## Begin
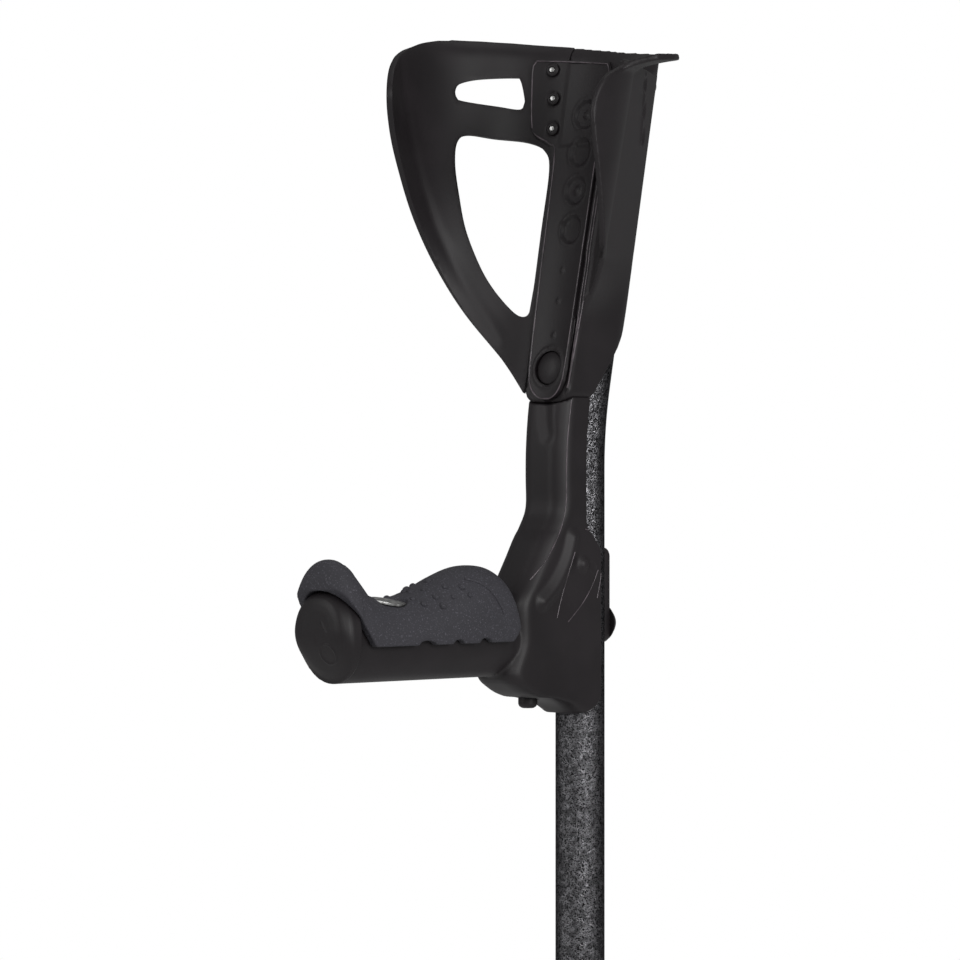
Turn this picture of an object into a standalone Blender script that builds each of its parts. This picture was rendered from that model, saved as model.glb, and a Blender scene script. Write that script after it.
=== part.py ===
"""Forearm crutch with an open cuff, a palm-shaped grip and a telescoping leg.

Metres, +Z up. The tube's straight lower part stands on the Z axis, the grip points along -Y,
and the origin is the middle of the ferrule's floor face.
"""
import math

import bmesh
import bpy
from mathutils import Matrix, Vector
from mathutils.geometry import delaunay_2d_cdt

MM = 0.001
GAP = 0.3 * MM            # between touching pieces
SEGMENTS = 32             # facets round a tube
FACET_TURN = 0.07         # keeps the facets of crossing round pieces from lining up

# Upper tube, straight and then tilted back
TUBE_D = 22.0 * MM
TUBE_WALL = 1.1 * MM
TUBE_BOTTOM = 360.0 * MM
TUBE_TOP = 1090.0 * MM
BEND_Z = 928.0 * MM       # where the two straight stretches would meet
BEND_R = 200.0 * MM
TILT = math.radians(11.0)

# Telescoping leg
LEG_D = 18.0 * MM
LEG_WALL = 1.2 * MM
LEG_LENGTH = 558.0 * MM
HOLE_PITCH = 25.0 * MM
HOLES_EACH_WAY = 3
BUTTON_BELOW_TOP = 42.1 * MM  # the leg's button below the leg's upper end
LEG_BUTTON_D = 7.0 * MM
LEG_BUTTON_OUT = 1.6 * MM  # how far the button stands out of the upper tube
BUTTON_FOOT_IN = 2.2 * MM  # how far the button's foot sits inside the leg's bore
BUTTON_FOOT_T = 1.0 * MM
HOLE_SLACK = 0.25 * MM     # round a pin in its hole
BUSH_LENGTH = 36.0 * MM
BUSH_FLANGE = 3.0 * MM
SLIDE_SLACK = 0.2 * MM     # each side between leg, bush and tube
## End
Stated exercise: Produce an exact copy of the whole listing.

Solution below:
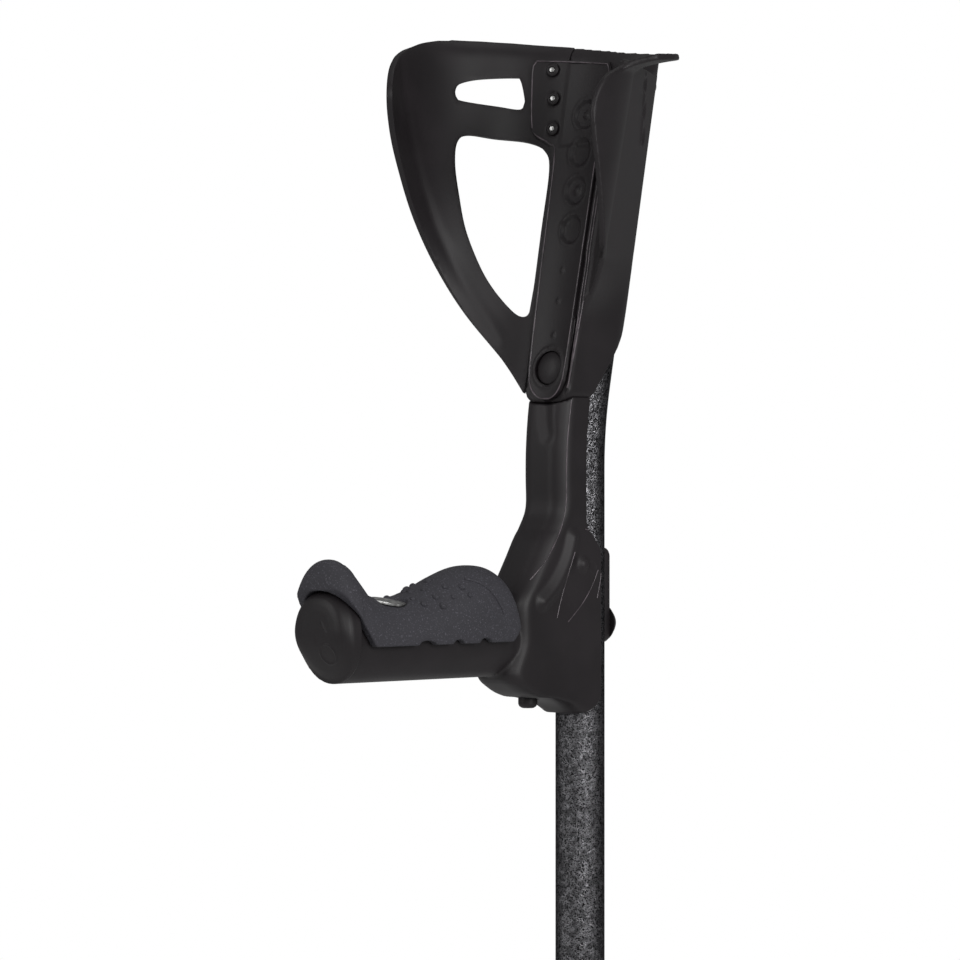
Turn this picture of an object into a standalone Blender script that builds each of its parts. This picture was rendered from that model, saved as model.glb, and a Blender scene script. Write that script after it.
=== part.py ===
"""Forearm crutch with an open cuff, a palm-shaped grip and a telescoping leg.

Metres, +Z up. The tube's straight lower part stands on the Z axis, the grip points along -Y,
and the origin is the middle of the ferrule's floor face.
"""
import math

import bmesh
import bpy
from mathutils import Matrix, Vector
from mathutils.geometry import delaunay_2d_cdt

MM = 0.001
GAP = 0.3 * MM            # between touching pieces
SEGMENTS = 32             # facets round a tube
FACET_TURN = 0.07         # keeps the facets of crossing round pieces from lining up

# Upper tube, straight and then tilted back
TUBE_D = 22.0 * MM
TUBE_WALL = 1.1 * MM
TUBE_BOTTOM = 360.0 * MM
TUBE_TOP = 1090.0 * MM
BEND_Z = 928.0 * MM       # where the two straight stretches would meet
BEND_R = 200.0 * MM
TILT = math.radians(11.0)

# Telescoping leg
LEG_D = 18.0 * MM
LEG_WALL = 1.2 * MM
LEG_LENGTH = 558.0 * MM
HOLE_PITCH = 25.0 * MM
HOLES_EACH_WAY = 3
BUTTON_BELOW_TOP = 42.1 * MM  # the leg's button below the leg's upper end
LEG_BUTTON_D = 7.0 * MM
LEG_BUTTON_OUT = 1.6 * MM  # how far the button stands out of the upper tube
BUTTON_FOOT_IN = 2.2 * MM  # how far the button's foot sits inside the leg's bore
BUTTON_FOOT_T = 1.0 * MM
HOLE_SLACK = 0.25 * MM     # round a pin in its hole
BUSH_LENGTH = 36.0 * MM
BUSH_FLANGE = 3.0 * MM
SLIDE_SLACK = 0.2 * MM     # each side between leg, bush and tube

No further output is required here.